The Delta smelt, the small fish that is often at the center of California's water wars, is likely headed toward extinction.
Since 2002, the California Department of Fish and Wildlife has surveyed the number of spawning Delta smelt.
Crews on kodiak trawl prepare nets to catch delta smelt while in Sacramento deep water ship channel. Amy Quinton / Capital Public Radio
The Sacramento San-Joaquin Delta is the only place in the world to find the threatened three-inch fish. Lately, it hasn’t been easy.
"Numbers are down this year. So the March survey we caught six. The April survey we caught one," says Lauren Damon an environmental scientist with the department. "Those catches are pretty low. They’re not unprecedented but certainly for our March survey that’s the lowest catch we’ve ever experienced."
California Department of Fish and Wildlife crews look for the tiny delta smelt. Amy Quinton / Capital Public Radio
On a boat on the lower Sacramento River, the drought is apparent with the first trawl. A lack of freshwater flowing downriver has saltwater species moving further inland. The trawl nets dozens of anchovies and pacific herring.
In the Sacramento Deep Water Ship Channel, crews with CDFW know immediately they’ve caught a Delta smelt. It smells like cucumbers.
"That means there is Delta smelt in there," says Damon. “So there are four adult Delta smelt in here.”
Lauren Damon with the California Department of Fish and Wildlife measures adult delta smelt. Amy Quinton / Capital Public Radio
In previous years, the catch has been in the hundreds, sometimes more than a thousand. On the boat today, they net just five.
Click here for an interactive graphic of Smelt Trawl Surveys
Peter Moyle, a fish biologist with UC Davis, has been sampling fish monthly in the Suisun Marsh for more than 30 years. He believes the smelt is close to extinction.
“Whether a small number of fish can continue the species is a good question,” says Moyle.
The crew on board his boat hoists a large net into a bucket. Moyle says almost all are native. But there is not one smelt.
"We’d fall off the boat if we caught a smelt these days," jokes Moyle. "But you have to realize when I started out they were a fairly common fish in the marsh."
Moyle says smelt populations have plummeted over the years.
"The drought just seems to have made things worse," he says. "Less freshwater to dilute contaminants, warmer temperatures in the water, because there is less cold water coming down the system...all these things are taking place simultaneously.“
Peter Moyle, a fish biologist with UC Davis, says the delta smelt is close to extinction. Amy Quinton / Capital Public Radio
Delta smelt aren’t the only victims. Other threatened species are struggling. Long fin smelt populations are the second lowest ever recorded. Ninety-five percent of last year’s brood of winter-run Chinook salmon died. State water regulators and fish agencies conceded that they were wrong in the way they managed the state’s water system last year.

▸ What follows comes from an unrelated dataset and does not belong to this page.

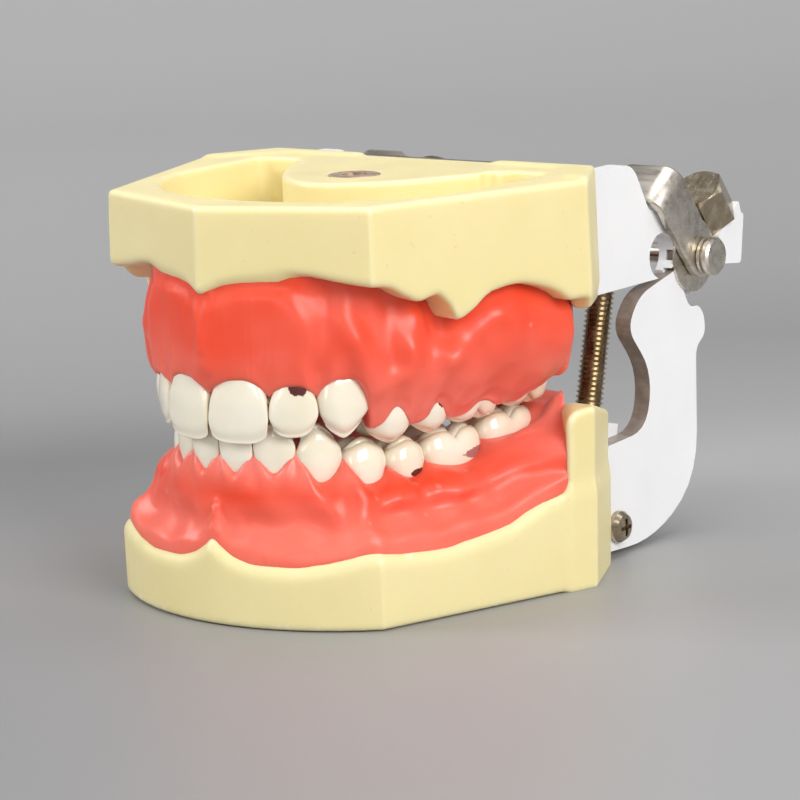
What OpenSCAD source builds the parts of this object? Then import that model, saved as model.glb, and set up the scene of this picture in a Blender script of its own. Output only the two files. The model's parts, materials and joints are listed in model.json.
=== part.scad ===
// Hinged dental teaching model. Two plastic bases carry soft gums and
// twenty-eight screwed-in teeth, and a sheet-metal articulator joins them.
// +X is the model's left, -Y its front (the incisors) and +Z up.
// The origin is on the rest face, under the middle of the lower base.

/* [Bases] */
// Half width of both bases at their side corners
base_half_w = 33; // [32.5:0.1:34]
// How far the front tip stands before the origin
front_reach = 29.3; // [29:0.1:30.5]
// Height of the closed model, from rest face to top face
closed_h = 55; // [54.8:0.1:56]
// Depth of the horseshoe recess that gives access to the tooth screws
recess_depth = 7.5; // [7:0.1:8]
// Height of the lower base's wall below the gum
lower_wall = 10.5; // [10:0.1:11]
// Height of the upper base's wall above the gum
upper_wall = 11.5; // [11:0.1:12]

/* [Gums and teeth] */
// Level where the upper crowns leave the plain upper gum
upper_neck = 31; // [30.5:0.1:31.5]
// Level where the lower crowns leave the plain lower gum
lower_neck = 17; // [16.5:0.1:17.2]
// Gap between the upper and lower biting surfaces at rest
bite_gap = 0.3; // [0.2:0.05:0.6]
// Diameter of the root peg behind each crown
peg_d = 3.6; // [3.2:0.1:3.8]
// Diameter of a tooth screw's shank
tooth_screw_d = 2; // [1.6:0.1:2.2]

/* [Articulator] */
// Thickness of the cheeks and arms
plate_t = 2.5; // [2.4:0.1:2.6]
// Outer face of the cheeks and arms, from the middle
plate_outer = 26; // [25.8:0.1:26.2]
// Diameter of the hinge axle
axle_d = 3; // [2.8:0.1:3.2]
// Thickness of the bail's strip
bail_t = 1.5; // [1.2:0.1:1.6]
// Width of the bail's legs
bail_w = 6; // [5.5:0.1:6.4]
// Distance of the bite screws from the middle
bite_screw_x = 20.5; // [20.3:0.1:20.6]

/* [Hidden] */
$fn = 48;
fit_gap = 0.05;            // clearance between separate pieces
end_gap = 0.03;            // clearance between faces that rest on each other
over = 1;                  // how far a cutter runs past a face
hull_fn = 20;

// Hinge axis and the bail's lean, in the side view (Y, Z)
hinge_y = 48.5;
hinge_z = 39.3;
bail_lean = 37.9;
bail_reach = 13;           // axle to the underside of the bail's web

// Outlines
canine_corner = [22, -21];
side_corner = [base_half_w, 11.8];
heel_corner = [27, 22.5];
back_y = heel_corner[1];
recess_end = 15.3;
island_half_w = 17.6;
island_front = -5;
island_slope = recess_end - island_front;
insert_y = 4.65;
insert_r = 3.5;
insert_l = 8;
m4_drill_r = 1.65;
m4_r = 2;
m4_pitch = 0.7;
m4_af = 7;

// Levels of the bases, ridges and rear blocks
upper_floor = closed_h - upper_wall;
upper_ridge = upper_neck + 3;
lower_ridge = lower_neck - 1.5;
upper_rear = 36;
lower_rear = 22.5;
palate_z = upper_floor - 3;

// Each tooth: width along the arch, depth across it, turn of its face from
// the front, narrowing towards the tongue, lean of the root
UPPER = [[8.7, 7.0, 14, 0.50, 20], [6.6, 6.2, 40, 0.50, 18],
         [7.3, 7.6, 58, 0.50, 14], [6.8, 8.8, 68, 0.72, 8],
         [6.5, 8.8, 76, 0.78, 6], [10.0, 10.8, 82, 0.84, 4],
         [9.3, 10.4, 80, 0.84, 4]];
LOWER = [[5.1, 6.0, 8, 0.50, 14], [5.4, 6.2, 30, 0.45, 12],
         [6.5, 7.4, 55, 0.45, 10], [6.9, 7.6, 64, 0.72, 8],
         [7.0, 8.0, 74, 0.78, 6], [10.8, 10.2, 80, 0.84, 4],
         [10.2, 9.8, 83, 0.84, 4]];
upper_face_y = -28.4;      // front teeth's faces at the middle
lower_face_y = -25.2;
upper_edges = [24.2, 24.9, 24.4];   // biting edges of the front teeth
lower_edges = [26.6, 26.4, 26.2];
first_premolar = 3;        // index of the first back tooth
last_tooth = 6;
side_gap = [1.2, 0.35];    // how much narrower than its place a front or back crown is
screw_head_r = 1.5;        // tooth screw
screw_head_h = 1.3;
side_names = [-1, 1];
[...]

"I think the awareness of what happened last year, has heightened the sensitivity," says Stafford Lehr, chief of fisheries with the California Department of Fish and Wildlife. "You just can’t turn the knobs and set it and walk away and expect everything to be fine. Everybody understands we have to be more aggressive in responding."
Lehr says the department has been using high tech sensors and satellites to monitor fish and water quality. It’s taken emergency actions, even moving fish into captivity to try to save species.
"The question for me is, how many more years of drought do we need to realize that the way we use water is unsustainable?" says Jon Rosenfield, a conservation biologist with the Bay Institute. He says the state can’t operate the water system in the same way and expect different results.
Rosenfield says while these threatened fish have survived drought before, he questions the likelihood now.
“They don’t deal with, in a drought, taking out more than 50 percent of the water. That’s just an extraordinary situation that has not occurred naturally,” says Rosenfield.
The Department of Fish and Wildlife's Stafford Lehr says it’s difficult to balance the needs of a growing state with a limited amount of water.
"We do not want this on our watch, the extinction of a species," says Lehr.
Some might say the small population of Delta smelt isn’t worth saving. Peter Moyle says its disappearance would signal a greater loss.
“If we let the smelt go, we’re essentially saying we don’t really need a functioning estuary, and California is going to be losing something very special if that fish disappears.”